Performance: Performance is the quality aspect of Web service, which is measured in terms of throughput and latency. Higher throughput and lower latency values represent good performance of a Web service. Throughput represents the number of Web service requests served at a given time period. Latency is the round-trip time between sending a request and receiving the response.
Reliability: Reliability is the quality aspect of a Web service that represents the degree of being capable of maintaining the service and service quality. The number of failures per month or year represents a measure of reliability of a Web service. In another sense, reliability refers to the assured and ordered delvery for messages being sent and received by service requestors and service providers.
Regulatory: Regulatory is the quality aspect of the Web service in conformance with the rules, the law, compliance with standards, and the established service level agreement. Web services use a lot of standards such as SOAP, UDDI, and WSDL. Strict adherence to correct versions of standards (for example, SOAP version 1.2) by service providers is necessary for proper invocation of Web services by service requestors.
Security: Security is the quality aspect of the Web service of providing confidentiality and nonrepudiation by authenticating the parties involved, encrypting messages, and providing access control. Security has added importance because Web service invocation occurs over the public Internet. The service provider can have different approaches and levels of providing security depending on the service requestor.
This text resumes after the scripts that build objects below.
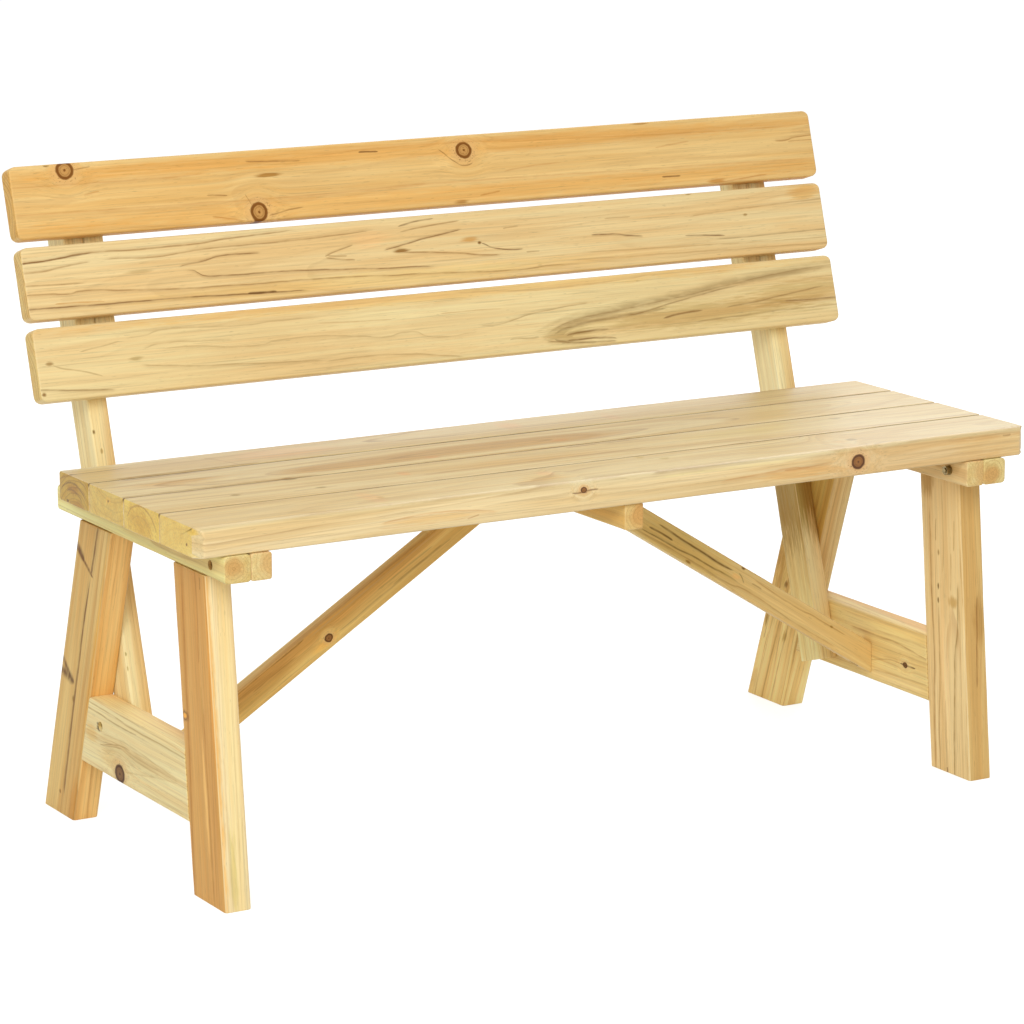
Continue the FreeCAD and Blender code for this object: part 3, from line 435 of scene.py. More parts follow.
        line(2.2, 0.6, 0, BROWN, -600, -1, -552, -2, -510, -3, -474, -4.5),
        line(2.4, 0.65, -4, BROWN, -600, -12, -552, -12.5, -520, -13.5, -498, -15, -488, -13, -430, -16,
            -400, -18, -300, -22, -184, -23, -80, -27, 40, -32, 100, -34, 140, -32.5, 200, -34.5),
        line(2.6, 0.75, -4, UMBER, -600, -29, -552, -29, -465, -30, -350, -31, -300, -33, -180, -35.5),
        line(3, 0.8, 0, (100, 62, 26), -275, -33, -255, -33, -235, -33.5),
        line(2, 0.6, 0, (202, 142, 64), -520, -25, -490, -25.5, -455, -27),
        line(2.2, 0.6, 3, BROWN, -167, 2, -150, 8, -126, 13.5),
        line(2, 0.5, 0, BROWN, -163, 3, -155, 2, -136, 1.2),
        line(2.2, 0.6, -3, BROWN, -166, 1, -150, -2, -126, -4.5),
        line(2.4, 0.75, 3, CHESTNUT, -88, 2, -85, 4, -62, 8, -45, 11, -30, 14, -20, 15, 0, 18, 25, 21.5),
        line(2.4, 0.7, -3, BROWN, -76, 1, -50, -1.5, -20, -4, 20, -8, 40, -11, 75, -13.5),
        line(2.2, 0.65, 0, UMBER, -64, 31, -40, 35, -12, 37.5),
        line(2.2, 0.6, 0, BROWN, -64, 24, -20, 29, 24, 32.5),
        line(2.2, 0.75, 0, UMBER, 46, 3, 52, 1, 60, -3, 75, -7, 90, -9, 106, -9),
        line(2, 0.55, 0, BROWN, 108, -13, 118, -13, 128, -13),
        line(2, 0.45, 0, BROWN, 80, 17.5, 90, 18.5, 103, 19),
        line(2.4, 0.75, -3, UMBER, 202, 0.5, 235, -1, 260, -5, 280, -6.8),
        line(2.4, 0.75, 0, UMBER, 338, -10.5, 355, -11.5, 370, -12.5, 400, -15.5),
        line(2.2, 0.5, 0, (150, 122, 80), 380, -18, 430, -19, 495, -18, 600, -19),
        line(2.2, 0.5, 4, (176, 132, 76), 345, 12, 380, 15, 420, 17, 470, 19, 600, 22),
        line(2, 0.45, 0, (176, 132, 76), 225, 19, 240, 19, 265, 19),
        line(2, 0.45, -3, (184, 142, 82), 180, -20, 300, -23, 420, -26, 600, -29),
        line(2.2, 0.45, -3, (184, 142, 82), 160, -28, 300, -31, 450, -34, 600, -36),
    ),
    ("back_board_top", Face.WIDE, 1): (
        Knot(-483, 34, 10.6, 10.6), Knot(-244, -32, 10.6, 11.6), Knot(42.5, 23.5, 10.6, 9.8),
        Stain(0, 28, 800, 15, (1, 0.86, 0.66), 0.85), Stain(0, -30, 800, 14, (1, 0.86, 0.66), 0.85),
        Stain(-226, 11, 25, 3.4, (0.56, 0.42, 0.24)), Stain(-505, 41, 5, 3, (0.4, 0.3, 0.16), 0.9),
        Stain(297, 41, 16, 3, (0.6, 0.46, 0.28), 0.9), Stain(30, -40, 13, 4, (0.6, 0.45, 0.28), 0.9),
        Stain(398, -39, 18, 5, (0.74, 0.54, 0.34), 0.9), Stain(12, 12, 24, 10, (1.1, 1.12, 1.16), 0.8),
        line(2, 0.7, 0, HAZEL, -474, 34, -462, 35, -450, 36),
        line(2, 0.45, 0, AMBER, -464, 3, -455, 5, -443, 7),
        line(2.2, 0.65, 3, HAZEL, -254, 28.5, -235, 28, -220, 27, -178, 25),
        line(2.2, 0.65, 0, HAZEL, -309, -8, -297, -8.5, -281, -9.5),
        line(2.2, 0.6, 0, HAZEL, -232, -37, -215, -34, -200, -31.5, -184, -29.5),
        line(2.2, 0.6, 0, HAZEL, -259, -10, -256, -15, -252, -23),
        line(2.4, 0.6, -3, AMBER, -306, -33, -285, -37, -260, -42),
        line(2.4, 0.8, 0, (116, 74, 34), -102, 30, -90, 30, -74, 29.5),
        line(2.2, 0.65, 0, HAZEL, 6, 28, 14, 22, 20, 16, 28, 10, 40, 5, 54, 8.5),
        line(2.4, 0.6, 0, AMBER, 55, -33, 70, -31.5, 86, -29.5),
        line(2, 0.4, 0, AMBER, 92, -7, 130, -2, 180, -0.5),
        line(2.4, 0.75, 0, (116, 74, 34), 318, -28, 333, -28.5, 347, -29),
        line(2, 0.4, 0, AMBER, 314, 9, 340, 12, 368, 14),
        line(2.2, 0.65, 4, (166, 112, 50), 492, 6.2, 510, 6.2, 522, 8.4, 600, 12),
        line(2, 0.55, -3, (166, 112, 50), 512, 4.6, 552, 4, 600, 3.5),
        line(2.2, 0.6, -3, AMBER, 390, -42, 430, -39, 478, -35),
        line(2.6, 0.4, 6, AMBER, -600, 20, -400, 17, -300, 19),
        line(2.6, 0.35, -8, AMBER, -600, -14, -420, -15, -200, -17, 0, -14, 200, -16, 400, -18, 600, -20),
        line(2.4, 0.35, 8, AMBER, -180, 22, 0, 34, 120, 30, 260, 27, 420, 24, 600, 26),
    ),
    ("seat_cleat_left", Face.END, -1): (tint((1.05, 1.2, 1.45)),),
    ("seat_cleat_right", Face.END, -1): (tint((1.05, 1.2, 1.45)),),
    ("seat_cleat_centre", Face.WIDE, -1): (tint((1, 0.9, 0.62)),),
    ("top_rail_left", Face.END, -1): (tint((1.06, 1.07, 1.3)),),
    # Painted light: this tint lifts the rail's -X face out of the shade of the seat's overhang.
    ("top_rail_left", Face.WIDE, -1): (tint((1.15, 1.24, 1.2)),),
    ("top_rail_right", Face.END, -1): (tint((1.06, 1.07, 1.3)),),
    # Painted light: this tint lifts the rail's -X face out of the shade of the seat's overhang.
    ("top_rail_right", Face.WIDE, -1): (tint((1.15, 1.24, 1.2)),),
    ("back_upright_left", Face.EDGE, 1): (
        Stain(44, -10, 4, 2.4, (0.3, 0.24, 0.12)), Stain(21, -3.2, 4, 2, (0.6, 0.5, 0.34), 0.9),
        Stain(-214, -10.5, 3, 2, (0.5, 0.44, 0.24), 0.9), Stain(-231, -11, 4, 1.8, (0.6, 0.5, 0.3), 0.9),
    ),
    # Painted shade: this upright is darkened in the stretch just below the seat, where the seat's shade
    # falls, and lightened again towards its foot.
    ("back_upright_right", Face.WIDE, -1): (
        tint((1, 1.04, 1.12)), Stain(-250, 0, 200, 900, (0.93, 0.8, 0.56)),
        Stain(-130, 0, 95, 900, (0.58, 0.48, 0.31)), Stain(-330, 0, 110, 900, (1.12, 1.22, 1.3)),
    ),
    # Painted shade: the same darkening under the seat on the upright's front face.
    ("back_upright_right", Face.EDGE, 1): (Stain(-105, 0, 105, 900, (0.52, 0.44, 0.25)),),
}


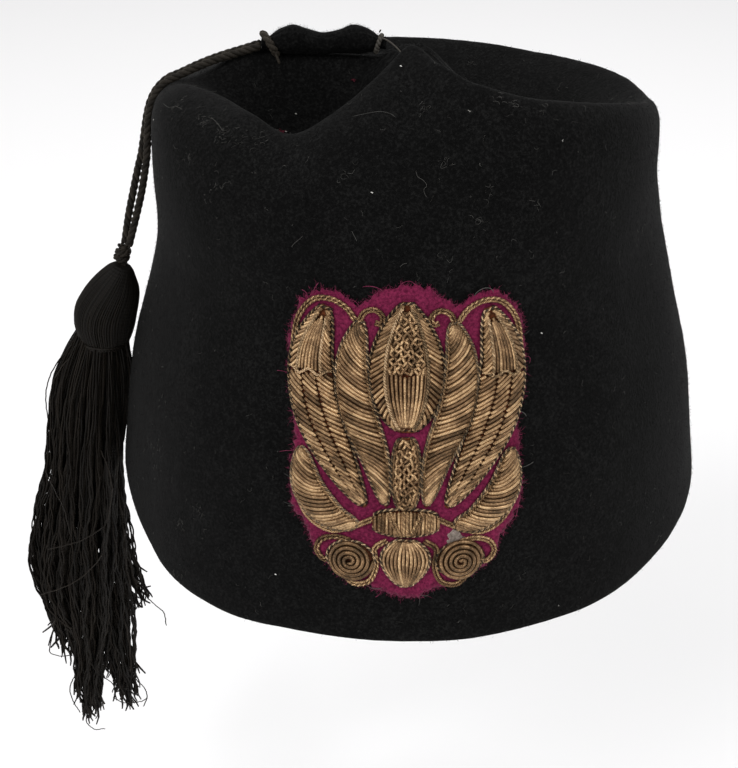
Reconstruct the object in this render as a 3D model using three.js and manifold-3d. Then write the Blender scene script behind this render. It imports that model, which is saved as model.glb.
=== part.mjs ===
// A soft black felt fez: a tapering felt body with a dented crown, a felt roll sewn to the crown's centre,
// a doubled cord that leaves the roll over the left shoulder, a long tassel that hangs from the cord, and
// a raised metal-thread ornament of a bud and leaves on a cloth patch at the front.
// Units are millimetres. +Z is up through the crown, the front faces -Y, and the origin is the centre of
// the opening at the rim, where the hat sits on a head.
import * as THREE from 'three';
import { mergeVertices } from 'three/addons/utils/BufferGeometryUtils.js';
import Module from 'manifold-3d';

const wasm = await Module();
wasm.setup();

// Driving sizes of the felt body
const rimHalfWidth = 92.9;
const rimHalfDepth = 97.3;
const crownHalfWidth = 75.5;
const crownHalfDepth = 81;
const crownHeight = 130;
const feltWall = 2.4;
const rimDrop = 6;
const lipRounding = 0.7;
const wallBulge = 2.2;
const seatRadius = 9;
const seatRise = 1;

// Clearance between pieces that are sewn, tied or pressed together on the real hat
const seam = 0.3;

// Driving sizes of the patch and its ornament
const patchHalfWidth = 32.5;
const patchHalfHeight = 44;
const patchMiddle = 51.5;
const patchAside = -1.6;
const patchCloth = 1.2;
const padRise = 2.4;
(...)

These are also called the service's nonfunctional aspects. Web services do not currently have a way to specifiy QoS parameters. The UDDI registry is the logical place to store this information; however, the fact that the registry is not capable of doing so is one of the inadequacies of the current UDDI specification (Tarak 2002). Even without direct UDDI support, a known service consumer and a service producer should agree on a service level agreement (SLA) for the services provided.
An organization that implements Web services must be concerned with the management of their services. A service will require changes from time to time. The messages a service accepts, the routing of messages from one service to another, and the usage of the service will change over time. Tools for managing these changes involve
Monitoring the execution of Web services
Chargeback of Web service usage
Metering service usage
Evolution of Web services from machine to machine
Management of Web services versioning
Transformation of messages
These capabilities involve both reporting and changing the configuration parameters for a service. The reporting capabilities are necessary to find out what applications are using the service at a given point in time. Reporting also involves monitoring service usage over a period of time. This is necessary to understand the growing or shrinking demand on the service for capacity planning and to provide information about service utilization so that users can be charged accordingly.
When the requirements of the service change, such as a new argument, the configuration parameters for the service must also change. A flexible service allows a service administrator to update its behavior by changing configuration parameters and not by changing program code.
Service management is an important aspect to Web services. The Web services an organization develops should also consider the effort required to manage those services once they are placed into production.
The security requirements for a service vary. Security standards are still emerging for services that must be secure over an Internet connection. The issues involved with securing Web services include
Authenticating that users or applications are who they say they are
Authorizing users or applications for access to the service
Making sure that the data is not intercepted
These issues are solved by providing mechanisms for creating digital signatures that validate that service consumers are who they say they are. In addition, the set of credentials or claims service consumers present service providers are necessary for them to obtain authorization. Finally, the transport itself must use encryption to ensure that messages cannot be intercepted and read by an unauthorized third party.
These are only some of the issues involved with security. The task of securing Web services is difficult. The details of the current and future means of doing so are vast. For complete coverage of this topic, please refer to Chapter 15.
Organizations that create services must be concerned with the tools and techniques they use to develop those services. An organization that develops services must choose the set of frameworks, integrated development environments, XML editors, and other tools that enable the creation of high-quality services quickly. In addition, implementation of each service an organization creates should follow a common architecture, which enhances the service's maintainability and reusability. A common service architecture can also provide common management features for all services that plug into a management toolset for administrators. Common tools and architecture are essential components to addressing the issues related to developing Web services.